TO BE DONE:
Quote the data below in full, please, without altering anything.
— begin DATASET SECTION —
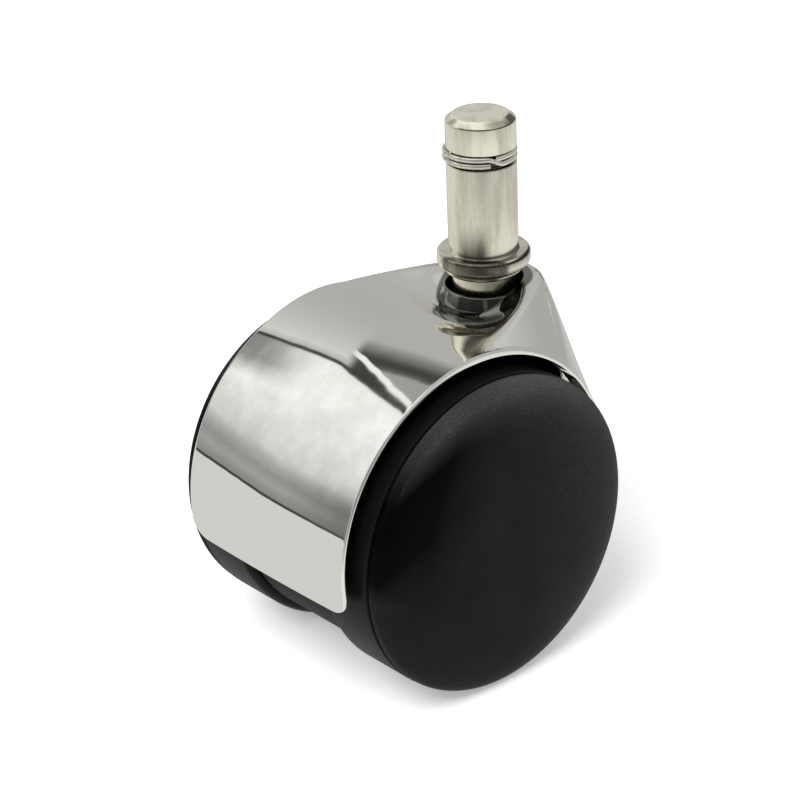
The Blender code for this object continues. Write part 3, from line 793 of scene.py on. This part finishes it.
def near_shade(tree, stops, depth):
    """Painted reflection shade: how much light a reflection keeps where it points at the near side, to a given
    depth.
    """
    _, y, z = axes(tree, reflected(tree))
    near = multiply(tree, rescale(tree, y, 0.55, 0.35), aslant(tree))
    return mix_colours(tree, multiply(tree, near, depth), plain(1.0), tones(tree, z, stops))


def chrome_material():
    """Mirror plate: a faint ripple, a cloudy band of rougher plate with small scuffs and painted light and dark
    blotches of reflection, and painted shade on the boss.
    """
    material, tree, shader = new_material("hood_chrome", CHROME, 0.04, 1.0)
    vector = object_coordinates(tree)
    # Cloudy band: real haze in the roughness, with light and dark blotches of painted reflection in the base
    # colour.
    haze = noise(tree, vector, 240.0, 6.0, 0.62)
    tone = ramp(tree, haze, [(0.38, HAZE_PAINTED_DARK), (0.52, CHROME), (0.64, HAZE_PAINTED_LIGHT)])
    aim = (math.cos(HAZE_ANGLE), 0.0, math.sin(HAZE_ANGLE))
    centre = HOOD_CENTRE.x * aim[0] + HOOD_CENTRE.z * aim[2]
    hazy = rescale(tree, along(tree, vector, aim), centre + HAZE_START, centre + HAZE_FULL)
    plate = mix_colours(tree, hazy, (*CHROME, 1.0), tone)
    # Painted shade on the boss: a darkened plate, darker still where the reflection points at the near side.
    boss = rescale(tree, swivel_distance(tree), BOSS_SHADE_START, BOSS_SHADE_FULL)
    shaded = mix_colours(tree, near_shade(tree, GAP_TONES, 1.0), plain(BOSS_SHADE), BOSS_PAINTED_SHADE)
    tree.links.new(mix_colours(tree, boss, plate, shaded), shader.inputs["Base Color"])
    rough = multiply(tree, hazy, map_range(tree, haze, 0.0, HAZE_ROUGHNESS))
    rough = combine(tree, "ADD", rough, MIRROR_ROUGHNESS)
    tree.links.new(rough, shader.inputs["Roughness"])
    bump(tree, shader, noise(tree, vector, 90.0, 2.0), RIPPLE_DEPTH)
    return material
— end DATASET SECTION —
TASK RESULT:
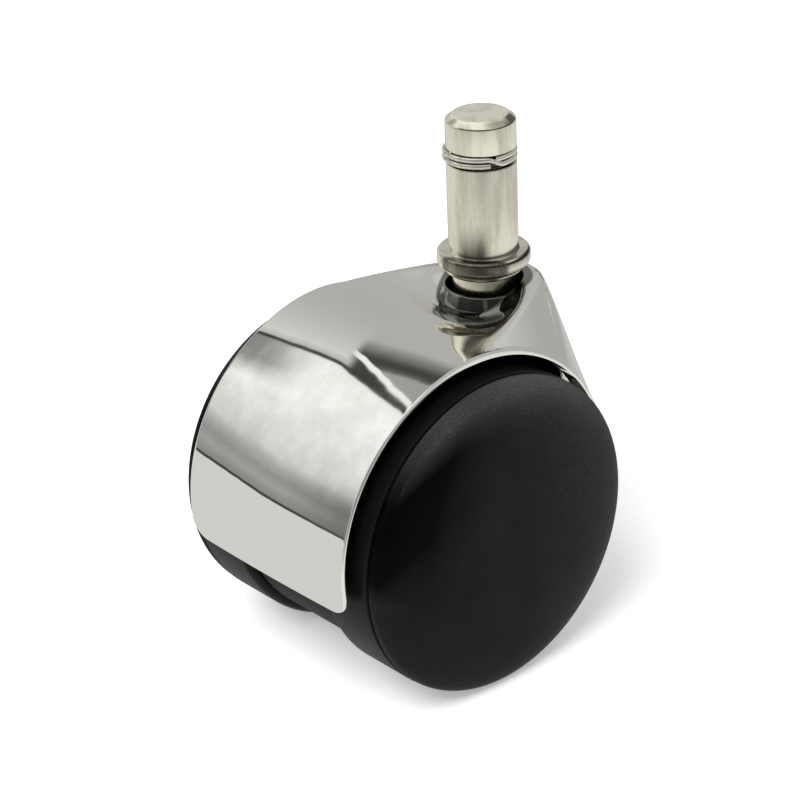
The Blender code for this object continues. Write part 3, from line 793 of scene.py on. This part finishes it.
def near_shade(tree, stops, depth):
    """Painted reflection shade: how much light a reflection keeps where it points at the near side, to a given
    depth.
    """
    _, y, z = axes(tree, reflected(tree))
    near = multiply(tree, rescale(tree, y, 0.55, 0.35), aslant(tree))
    return mix_colours(tree, multiply(tree, near, depth), plain(1.0), tones(tree, z, stops))


def chrome_material():
    """Mirror plate: a faint ripple, a cloudy band of rougher plate with small scuffs and painted light and dark
    blotches of reflection, and painted shade on the boss.
    """
    material, tree, shader = new_material("hood_chrome", CHROME, 0.04, 1.0)
    vector = object_coordinates(tree)
    # Cloudy band: real haze in the roughness, with light and dark blotches of painted reflection in the base
    # colour.
    haze = noise(tree, vector, 240.0, 6.0, 0.62)
    tone = ramp(tree, haze, [(0.38, HAZE_PAINTED_DARK), (0.52, CHROME), (0.64, HAZE_PAINTED_LIGHT)])
    aim = (math.cos(HAZE_ANGLE), 0.0, math.sin(HAZE_ANGLE))
    centre = HOOD_CENTRE.x * aim[0] + HOOD_CENTRE.z * aim[2]
    hazy = rescale(tree, along(tree, vector, aim), centre + HAZE_START, centre + HAZE_FULL)
    plate = mix_colours(tree, hazy, (*CHROME, 1.0), tone)
    # Painted shade on the boss: a darkened plate, darker still where the reflection points at the near side.
    boss = rescale(tree, swivel_distance(tree), BOSS_SHADE_START, BOSS_SHADE_FULL)
    shaded = mix_colours(tree, near_shade(tree, GAP_TONES, 1.0), plain(BOSS_SHADE), BOSS_PAINTED_SHADE)
    tree.links.new(mix_colours(tree, boss, plate, shaded), shader.inputs["Base Color"])
    rough = multiply(tree, hazy, map_range(tree, haze, 0.0, HAZE_ROUGHNESS))
    rough = combine(tree, "ADD", rough, MIRROR_ROUGHNESS)
    tree.links.new(rough, shader.inputs["Roughness"])
    bump(tree, shader, noise(tree, vector, 90.0, 2.0), RIPPLE_DEPTH)
    return material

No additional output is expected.